膨大なプランゲ文庫所蔵の図書から、大衆文化に関係ある文献をごく一部ですが選択し、(1)誌面を写真にとってそのまま掲載したり、(2)文章だけ活字化というかテキスト化して収録したりしたものです。本の企画としては(2)がメインなのですが、マンガの部分はもちろん(1)が多いです。
第一巻のマンガ部分は「民主主義革命と漫画」という章タイトル、これに登場するのは酒井七馬、田河水泡、横井福次郎らです。酒井七馬が描いた「まんがマン」創刊号の表紙が検閲されてしまい、差し替えられてます。GIと日本女性を描いた部分を黒く塗りつぶして何とかOKをもらおうとしてますが、結局ダメだったそうです。

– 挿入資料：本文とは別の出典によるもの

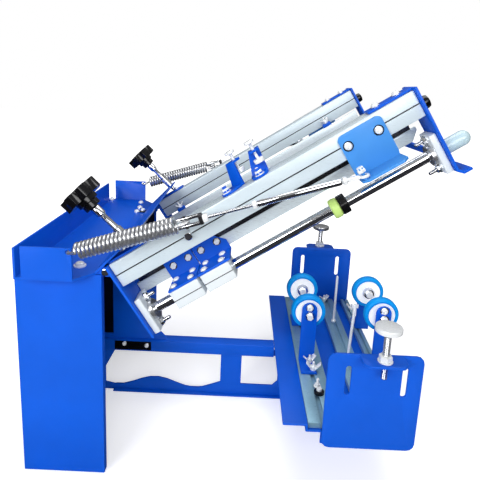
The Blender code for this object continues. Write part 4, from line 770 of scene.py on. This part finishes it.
class PRINTER_OT_rollers(PrinterStep, bpy.types.Operator):
    """Turns the four rollers: tyre, dished hub and bearing"""

    bl_idname = "screen_printer.rollers"
    bl_label = "Rollers"

    def execute(self, context):
        props = props_of(context)
        radius = props.tyre
        rim = radius - 0.0062
        half = [
            (rim, -0.0052), (rim + 0.0008, -0.0068), (radius - 0.0030, -0.0070),
            (radius - 0.0012, -0.0062), (radius - 0.0002, -0.0042),
        ]
        tyre = turned("tyre", mirrored(half, [(radius, 0)]), "azure_rubber", 64, ROUND_SMOOTH)
        half = [(0.0092, -0.0055), (rim - 0.0022, -0.0050), (rim + 0.0001, -0.0060)]
        hub = turned("hub", mirrored(half), "wheel_hub", 64)
        half = [
            (0.0045, -0.0060), (0.0062, -0.0060), (0.0066, -0.0052), (0.0078, -0.0052),
            (0.0082, -0.0060), (0.0093, -0.0060),
        ]
        bearing = turned("bearing", mirrored(half), "zinc", 48)
        master = gather("roller", [tyre, hub, bearing])
        for label, x in ROLLERS_X.items():
            for side, y in ROLLERS_Y.items():
                place = at(x, y, AXLE_Z, TO_FAR)
                piece = spread(f"roller_{label}_{side}", master, [place], keep=True)
                belongs(piece, f"wheel_{label}_{side}", "azure_rubber", f"wheel_{label}_{side}")
        bpy.data.objects.remove(master)
        return {"FINISHED"}


class PRINTER_OT_roller_brackets(PrinterStep, bpy.types.Operator):
    """Rounds the roller brackets and adds their axle bolts and wing nuts"""

    bl_idname = "screen_printer.roller_brackets"
    bl_label = "Roller brackets"

    def execute(self, context):
        props = props_of(context)
        for label, x in ROLLERS_X.items():
            for side, y in ROLLERS_Y.items():
                sign = SIDES[side]
                outward, inward = OUTWARD[sign], OUTWARD[-sign]
                node = f"wheel_bracket_{label}_{side}"
                blade = sheet_copy(node, "blue_paint", props.edge)
                face = y + sign * 0.0145
                bolts = [
                    settle(hex_bolt(0.0048), at(x, face + sign * 0.0040, AXLE_Z, outward, 0.3)),
                    settle(pan_bolt(0.0045), at(x, face, 0.1745, outward)),
                    settle(hex_bolt(0.0058), at(x, y - sign * 0.0103, AXLE_Z, inward, 0.2)),
                    settle(wing_nut(0.0040), at(x + 0.004, y + sign * 0.0200, BRACKET_FOOT, UP, 0.5)),
                    settle(wing_nut(0.0044), at(x + 0.007, y + sign * 0.0385, BRACKET_FOOT, UP, -0.2)),
                ]
                piece = gather(f"{node}_fitted", [blade, *bolts])
                belongs(piece, f"bracket_{label}_{side}", "blue_paint", node)
        return {"FINISHED"}


class PRINTER_OT_stop_rods(PrinterStep, bpy.types.Operator):
    """Turns the two stop rods on the centre rail"""

    bl_idname = "screen_printer.stop_rods"
    bl_label = "Stop rods"

    def execute(self, context):
        ball = [(0.0006, 0)]
        for step in range(1, 9):
            angle = math.pi * step / 10
            ball.append((0.004 * math.sin(angle), 0.004 * (1 - math.cos(angle))))
        rod = turned("rod", ball + [(0.0020, 0.0078), (0.0020, 0.0838), (0.0016, 0.0847)], "zinc", 28)
        belongs(settle(rod, at(0.166, 0.077, 0.0903)), "base", "chrome", "stop_rod_far")
        rod = turned("near_rod", [(0.0021, 0), (0.0021, 0.0843), (0.0017, 0.0850)], "zinc", 28)
        wing = block("wing", (-0.005, -0.001, 0.0790), (0.005, 0.001, 0.0850), "zinc", 0.0006)
        piece = gather("lean_rod", [rod, wing])
        settle(piece, at(0.1685, -0.027, 0.0904) @ Matrix.Rotation(math.radians(2.5), 4, "Y"))
        belongs(piece, "base", "chrome", "stop_rod_near")
        return {"FINISHED"}


class PRINTER_OT_profiles(PrinterStep, bpy.types.Operator):
    """Cuts the two T-slot profiles"""

    bl_idname = "screen_printer.profiles"
    bl_label = "Profiles"

    def execute(self, context):
        half, mouth, floor, over = PROFILE_SIZE / 2, 0.0007, 0.0125, 0.01
        centre = PROFILE_TOP - half
        start, end = PROFILE_START, PROFILE_END
        for side, sign in SIDES.items():
            v = sign * PROFILE_V
            low, high = (start, v - half, centre - half), (end, v + half, centre + half)
            bar = block("bar", low, high, "aluminium", STOCK_EDGE, 3)
            cutters = []
            for turn in range(4):
                spin = Matrix.Translation((0, v, centre)) @ Matrix.Rotation(turn * QUARTER, 4, "X")
                low, high = (start - over, -mouth, floor), (end + over, mouth, 0.0165)
                cutters.append(settle(block("slot", low, high, "aluminium"), spin))
            cut(bar, *cutters)
            soften(bar, 0.0002, 1)
            done(bar, "aluminium")

            def in_slot(spot):
                across, up = abs(spot.y - v), abs(spot.z - centre)
                within = start + 0.001 < spot.x < end - 0.001
                return within and max(across, up) < half - 0.0003 and min(across, up) < 0.0008

            # The slots' walls and floors take the dark finish as painted shade.
            paint_shade_inside(bar, "dark_steel", in_slot)
            bar.name = f"slotted_profile_{side}"
            belongs(settle(bar, ARM), "arm", "aluminium", f"profile_{side}")
        return {"FINISHED"}


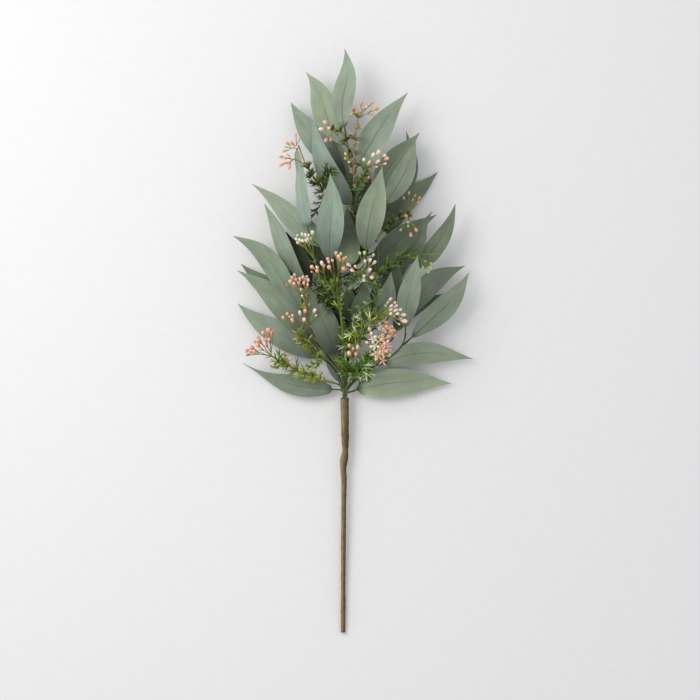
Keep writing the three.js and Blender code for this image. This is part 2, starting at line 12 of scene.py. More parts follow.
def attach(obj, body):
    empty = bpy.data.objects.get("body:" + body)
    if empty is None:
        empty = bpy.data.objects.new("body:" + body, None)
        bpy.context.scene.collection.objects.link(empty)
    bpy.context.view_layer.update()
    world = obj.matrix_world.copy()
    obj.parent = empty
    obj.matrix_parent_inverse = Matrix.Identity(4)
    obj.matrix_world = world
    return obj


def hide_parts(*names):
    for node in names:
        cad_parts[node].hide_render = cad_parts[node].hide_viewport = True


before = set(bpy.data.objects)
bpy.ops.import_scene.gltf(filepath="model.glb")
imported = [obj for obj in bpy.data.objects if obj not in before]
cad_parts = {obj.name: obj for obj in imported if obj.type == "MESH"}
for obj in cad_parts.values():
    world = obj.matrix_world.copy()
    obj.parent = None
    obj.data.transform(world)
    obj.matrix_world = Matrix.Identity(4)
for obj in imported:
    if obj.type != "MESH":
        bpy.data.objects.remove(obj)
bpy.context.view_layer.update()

MM = 0.001
UP = np.array([0.0, 0.0, 1.0])
EAST = np.array([1.0, 0.0, 0.0])
NORTH = np.array([0.0, 1.0, 0.0])
GOLDEN_ANGLE = math.pi * (3 - math.sqrt(5))
# A direction that rises more than this is steep, and its sides are measured from EAST.
STEEP = 0.9

# Blades. Widths, folds and places repeat the part's source.
BLADE_SEED = 400
PETIOLE_LENGTH = 7
PETIOLE_HALF_WIDTH = 0.8
PETIOLE_THICKNESS = 1.5
PETIOLE_SHARE = 0.12
PETIOLE_STEPS = 6
PETIOLE_POWER = 1.5
TIP_HALF_WIDTH = 0.35
WIDEST_AT = 0.42
RIPPLE_HEIGHT = 1
RIPPLE_PACE = 7
RIPPLE_SHIFT = 2.4
RIPPLE_POWER = 1.2
CLOTH_THICKNESS = 0.5
CLOTH_EDGE = 0.18
THINNEST = 0.08
BLADE_STEPS = 68
BLADE_STEP_EASE = 0.94
BLADE_POINTS = 19
FOLD_POWER = 1.4
RIB_HALF_WIDTH = 0.8
RIB_DEPTH = 0.3
RIB_RIDGE = 0.45
RIB_FADE = 0.4
EDGE_WAVE = 0.6
EDGE_WAVES = 2.6
EDGE_WAVE_SHIFT = 1.9
EDGE_WAVE_POWER = 2.5
BLADE_TWIST = 16
BLADE_CROWN = 0.07
# Painted shade toward a blade's root, standing for the shade deep in the spray: its usual strength, where it
# ends, its reach and its curve.
PAINTED_ROOT_SHADE = 0.42
PAINTED_ROOT_SHADE_END = 0.5
PAINTED_ROOT_SHADE_REACH = 0.42
PAINTED_ROOT_SHADE_POWER = 1.1
FACE_SHADES = (0.94, 1.06)
BACK_SHADES = (0.85, 1.0)
TIP_WARMTH = np.array([1.03, 1.02, 0.94])

# Wrapped stem.
STEM_SIDES = 28
STEM_STEPS = 260
WRAP_SINK = 0.07
KNOB_HEIGHT = 0.35
WRAP_PITCH = 9
WRAP_STEP = 0.22
RAGGED_RIM = 1.3
TWISTED_FROM = -150
TWISTED_TO = -88
TWIST_EASE = 14
FLOOR_GAP = 0.05
# Narrow and thick places of the wrap: where along the spray, over what length and how deep.
WAISTS = [(-122, 6, 0.26), (-143, 7, 0.12), (-106, 6, -0.14)]
# Small ledges where a turn of the wrap ends: where along the spray and how high.
LEDGES = [(-106, 0.07), (-150, 0.06)]
LEDGE_LENGTH = 1.5
# A band of the wrap is painted darker: its middle along the spray, its reach and how much darker.
DARK_BAND_AT = -108
DARK_BAND_REACH = 13
DARK_BAND_AMOUNT = 0.28
SOCKET_RADIUS = 3.2
# Rings of the hole's wall: how deep, and the share of the hole's radius there.
SOCKET_RINGS = [(0, 1.0), (3, 0.98), (8, 0.96), (13, 0.9)]

# Axis and twigs. Ranges here and below hold a low and a high limit.
BRANCH_SEED = 77
AXIS_SIDES = 14
AXIS_STEPS = 90
TWIG_SIDES = 9
TWIG_STEPS = 18
TWIG_RADIUS_START = 1.1
TWIG_RADIUS_END = 0.85
TWIG_LEAN = 0.4
TWIG_EASE = 0.35
TWIG_SWELLING = 0.45
FOOT_SWELLING = 0.3
SWELLING_REACH = 0.07
FOOT_SWELLING_REACH = 0.05
GREEN_TWIG_SHARE = 0.35
SEAT_GAP = 0.3
ROD_RADIUS = 0.95
ROD_RING = 2.1
ROD_SIDES = 8
ROD_STEPS = 29
ROD_START = -76
ROD_END = -20
ROD_END_STEP = 7
ROD_TWIST = 0.8

# Sprigs.
SPRIG_SEED = 11
EXTRA_SEED = 900
STALK_SIDES = 8
STALK_RADIUS_START = 1.05
STALK_RADIUS_END = 0.8
STALK_STEPS = 8
NODE_SWELLING = 0.12
NODE_REACH = 0.08
LINK_RADIUS = 0.75
THIN_SIDES = 6
THIN_STEPS = 5
SIDE_STALK_RADII = (0.62, 0.5)
PEDICEL_RADII = (0.42, 0.5)
STAR_STALK_RADII = (0.5, 0.42)
SHOOT_RADII = (0.6, 0.35)
SHOOT_STEPS = 8
KNOT_RADIUS = 1.45
KNOT_RINGS = 6
BUD_RADIUS = 2.1
BUD_WIDEST = 0.6
BUD_LENGTH = 5.8
BUD_SIDES = 10
BUD_RINGS = 9
BUD_LOBES = 5
BUD_LOBE_HEIGHT = 0.11
# Buds are painted darker in the grooves between lobes and lighter on the lobes: painted shade and light.
BUD_LOBE_PAINTED_SHADE = 0.14
BUD_HEIGHT_SPREAD = 3.5
BUD_LENGTHS = (0.92, 1.1)
BUD_SHADES = (0.86, 1.1)
BUD_GROUP = 3
PETALS = 5
PETAL_LEAN = (0.25, 0.6)
PETAL_LENGTHS = (0.8, 1.1)
PETAL_WIDTH = 0.95
PETAL_BEND = -0.15
STAR_LENGTHS = (6, 9)
STAR_HEIGHTS = (-1, 3)
# Petals of open flowers are painted darker toward their foot: painted shade.
STAR_PAINTED_FOOT_SHADE = 0.65
STAR_HEART_RADIUS = 0.9
STAR_HEART_LENGTH = 2.2
NEEDLE_HALF_WIDTH = 0.78
NEEDLE_HALF_THICKNESS = 0.22
NEEDLE_CLEARANCE = 1.5
# Needle leaves are painted darker toward the foot, where they crowd: painted shade.
NEEDLE_PAINTED_ROOT_SHADE = 0.5
PALE_TONE = 450
PALE_TIP_REACH = 1.2
GREEN_TIP_REACH = 2.4
NEEDLE_TRIES = 8
NEEDLE_LEAN = (0.6, 0.95)
NEEDLE_LENGTHS = (0.75, 1.2)
NEEDLE_SHADES = (0.72, 1.12)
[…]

第二巻は「風刺とユーモア」。「VAN」「漫画」「婦人画報」などの雑誌がとりあげられています。登場するのは加藤悦郎、近藤日出造、西川辰美、杉浦幸雄ら。
「飢餓新年」というプラカードを掲げてデモ行進をしてるマンガはダメ。マッカーサーが日本という龍をデモクラシーの鞍で手なづけてるマンガはダメ。「パンパンの名称を撤廃せよ!!」と主張してる「夜間有楽町支部女子勤労者」のおねえちゃんのマンガはダメ。うーむなるほど。マンガ部分の解説を担当してるのは、小野耕世です。
実は全体量から見てマンガの部分はあまり多くありませんが、マンガ以外の部分で、女子野球や映画や演劇や進駐軍の風俗をマンガ家がレポートしてる記事とかもありまして、こっちのほうが楽しかったりするのです。
マンガ関連では今後、第三巻で「子供漫画新聞と漫画集団」、四巻で「探訪漫画家小野佐世男」(小野耕世の父君)、五巻で「赤本漫画と手塚治虫」という予定です。
個人で所有するよりも、図書館にリクエストするタイプの本かな。